Solutions With Chronicle Software
Chronicle Software has emerged as a key enabler for firms seeking to build or enhance their market-making capabilities without starting from scratch.
Chronicle’s proven platforms provide the foundation for high-performance, low-latency market making across asset classes. These solutions address the technical challenges while allowing firms to focus on developing their proprietary trading logic and risk management approaches.
As an example, Chronicle FIX provides connectivity solutions that enable low-latency trade execution and market data streaming, critical components for any market-making operation.
Jeff Gomberg, Head of Electronic Trading at StoneX, affirms: “Working with Chronicle has been a hugely positive experience for StoneX, in terms of their software, their financial trading software expertise and their highly flexible, collaborative approach to delivering outstanding results.”
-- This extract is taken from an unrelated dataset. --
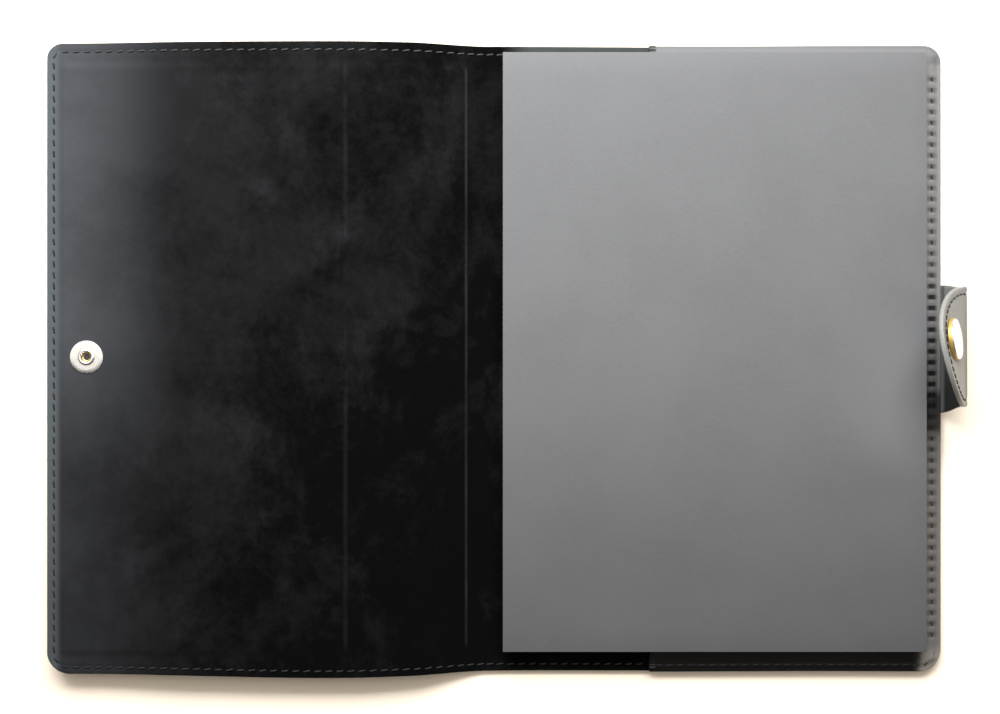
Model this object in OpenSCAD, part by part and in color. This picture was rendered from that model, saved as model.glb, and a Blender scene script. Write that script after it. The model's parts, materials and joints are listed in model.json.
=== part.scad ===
// Leather notebook cover with a snap tab, lying open with an A5 notebook in its pocket.
// X runs from the front panel (left) to the tab (right), Y up the page, Z up.
// The origin is at the middle of the notebook's height, on the table, at the spine.

/* [Cover] */
// Height of the leather along the spine
cover_h = 220.6; // [218:0.1:224]
// X of the back panel's outer edge
back_edge = 155.9; // [154.5:0.1:158]
// X of the front panel's outer edge
front_edge = -158.8; // [-160:0.1:-156]
// Radius of the cover's corners
corner_r = 7; // [4:0.5:9]
// Thickness of the outer leather
leather = 1.2; // [1:0.1:1.4]
// Thickness of the suede lining
lining = 0.8; // [0.6:0.1:0.8]
// Thickness of the board inside the front panel
board = 0.8; // [0.5:0.1:0.8]

/* [Folds] */
// X of the fold between the back panel and the spine
fold_back = 3.2; // [3:0.1:3.4]
// Width of the spine between its two folds
spine_w = 10.2; // [10:0.1:10.6]
// X of the crease where the hinge strip meets the front panel
crease_x = -24; // [-26:0.5:-22]
// Height of the front panel's fold line when the cover lies open
front_z = 6.8; // [6.4:0.1:7.2]
// Leather left clear on each side of the spine's fold lines
fold_gap = 1.25; // [1.15:0.05:1.4]
// Leather left clear on each side of the crease
crease_gap = 0.4; // [0.3:0.05:0.5]

/* [Pocket] */
// X of the pocket's mouth
mouth_x = 53; // [45:1:60]
// Thickness of the pocket leather
pocket_t = 1; // [0.8:0.1:1]
// Height of the gap that the notebook's back board slides into
pocket_gap = 1.2; // [1.1:0.1:1.3]

/* [Notebook] */
// Height of the notebook
book_h = 210; // [208:0.5:211]
// Width of the notebook
book_w = 147.8; // [146:0.1:148]
// X of the notebook's spine when the cover lies open
book_x = 1; // [0.8:0.1:1.2]
// How far the notebook sits above the middle of the cover
book_y = 1.75; // [0:0.25:2]
// Thickness of each cover board
book_board = 0.8; // [0.6:0.1:0.8]
// Thickness of the block of pages
block_t = 3; // [2:0.1:3]

/* [Tab] */
// Y of the middle of the tab
tab_y = 3; // [0:0.5:4]
// Width of the tab
tab_w = 42; // [36:1:44]
// Thickness of the tab
tab_t = 1.6; // [1.4:0.1:1.8]
// Length of the tab's lower link, from the edge to the bend
link_len = 12.8; // [12.6:0.1:13]
// Slope of the lower link above the table, in degrees
link_slope = 78; // [74:1:80]
// Slope of the upper part above the table, in degrees
arm_slope = 129; // [127:1:131]
// Sideways lean of the upper part, in degrees
arm_lean = 12; // [8:1:18]
// Distance from the end of the bend to the middle of the snap
snap_reach = 12.3; // [12.2:0.1:12.4]
// Distance from the middle of the snap to the tip of the tab
tip_reach = 10.4; // [10:0.1:14]
// Radius of the tab's round end
tip_r = 21; // [18:0.5:21]

/* [Snap] */
// Distance of the stud from the front panel's outer edge
stud_inset = 14; // [13:0.1:15]
// Radius of the snap's visible cap
cap_r = 7.3; // [6.5:0.1:7.6]
// Radius of the stud's head
stud_r = 3.3; // [3:0.1:3.4]
// Radius of the eyelet's flange
flange_r = 5.7; // [5:0.1:6]

/* [Stitching] */
// Distance of the seam from the leather's edge
margin = 2.5; // [2.2:0.1:3]
// Distance from one stitch to the next
pitch = 3.95; // [3.5:0.05:4.5]
// Diameter of the thread
thread = 0.6; // [0.4:0.1:0.7]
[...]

The Future: Chronicle Software’s Innovations in Market Making
At Chronicle we continue to advance market-making technology through solutions like Chronicle’s Cortex integration, which enables efficient electronic trading across multiple asset classes.
Soon, brokers will also benefit from Chronicle’s Domain Accelerators that will further enhance market-making capabilities through improved price generation, order management and risk calculation tools.
Conclusion
As financial markets evolve, the importance of effective market making and liquidity provision only grows. Regulatory requirements become more stringent, trading volumes increase and market participants demand ever-greater efficiency.
Chronicle Software stands at the forefront of this evolution, empowering financial institutions with the high-performance infrastructure needed to secure a place at the table. By combining technical excellence with deep domain expertise, Chronicle enables market makers to focus on what matters most: developing innovative strategies that provide liquidity and contribute to efficient, fair markets.